Even so, the relaxed requirements may allow students to return to in-school instruction under the hybrid model sooner than expected.

SLSD currently employs a Comprehensive Distance Learning method, in which most students attend virtual classes. The hybrid model would mean students split their learning time between home and the classroom.

Standards for moving to a hybrid model are based on county case rate and test positivity.

Oregon Health Authority data released on Monday listed Lane County cases at 133.6 per 100,000 with a test positivity of 7.6 percent between Oct. 25 and Nov. 7.

A case rate of less than 100 is required to move into a hybrid model.

New state guidance has included changes such as limited in-person class sizes. 

Previously restricted to 10 or fewer students, the school district may now bring in groups of up to 20 students identified as being in need of assistance during distance learning.

There is also a continued focus on preventative measures. Safety features are to include required face coverings for staff and students inside and outside buildings, possible use of face shields and plexiglass, making space for 35 square feet per student, sanitation between groups of students cycling through classrooms and increased ventilation of rooms and buildings.

Students provided with Chromebooks and hotspots will be able to keep these during the transition as well.

The school district anticipates the earliest transitions to hybrid learning occurring no sooner than Nov. 30 for grades PK-3. 

As previously planned, there will continue to be a focus on elementary grades first with the gradual inclusion of secondary grades over several months.

Health authorities have reasoned that younger children are in a lower risk group for COVID-19 and a slow inclusion of higher grades will allow time for careful data collection as districts progress toward in-person models of learning.

Based on this and the staggered starts of trimesters and semesters, grades 4-5 will likely not see a transition sooner than Dec. 14, while middle school grades are aiming for Jan. 5 and high school grades Feb. 8.

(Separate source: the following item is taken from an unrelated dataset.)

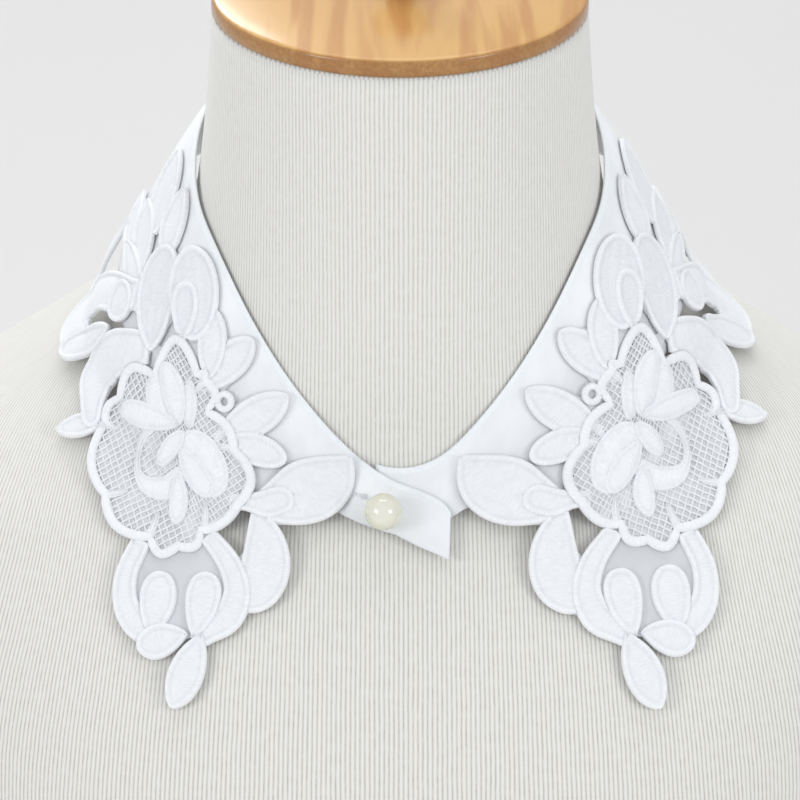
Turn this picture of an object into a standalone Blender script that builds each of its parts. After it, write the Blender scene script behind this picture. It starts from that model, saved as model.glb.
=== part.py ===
"""A lace collar with a pearl-buttoned tab, worn round the neck of a limbless dress form.

Metres, +Z up, +X to the form's left hand, -Y to its front. The form stands on the ground plane
and the origin is the middle of the box round it, at ground height. Tables are in millimetres
and degrees.
"""

import math
from collections import namedtuple

import bpy
import numpy as np
from mathutils import Vector
from mathutils.bvhtree import BVHTree
from mathutils.geometry import delaunay_2d_cdt

MM = 0.001
GAP = 0.3 * MM

# Dress form
FORM_SIDES = 48
FORM_STEPS = 2
SMOOTH_SIDES = 160
SMOOTH_STEPS = 6

# Cloth walls, measured off the surface that the collar lies on
CLOTH_CLEARANCE = 0.5 * MM
BAND_WALL = 1.0 * MM
OVER_BAND = CLOTH_CLEARANCE + BAND_WALL + 1.5 * GAP
LACE_GROUND = 1.0 * MM

# Surface that the collar lies on
AXIS_POINT = (0.0, -8.0, 640.0)
AXIS_TILT = 14.0
NET_AZIMUTH_STEP = 3.0
NET_REACH = 140.0
NET_SPACING = 2.0
TAUT_REACH = 60.0
SMOOTHING_ROUNDS = 6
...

All dates, however, are subject to change depending on county metrics and guidelines handed down by the state.

Under the hybrid model, PK-5 grade students will attend either for three hours in the morning or three hours in the afternoon Monday, Tuesday, Thursday and Friday, maintaining a “Wellness Wednesday” in which staff can check in with students.

Grades 6-12 will attend two full days per week under various cohort models depending on the school.

“We’re hoping to have cohorts A and B announced by Dec. 11 so parents can do some planning,” said Lincoln Middle School Principal Bill Bechen.

“I want to be clear here: We are not planning on bringing all students back every day,” said Smith. “We would not be able to meet the safety requirements that the state has laid out for us.”

Meals will also continue to be provided five days a week.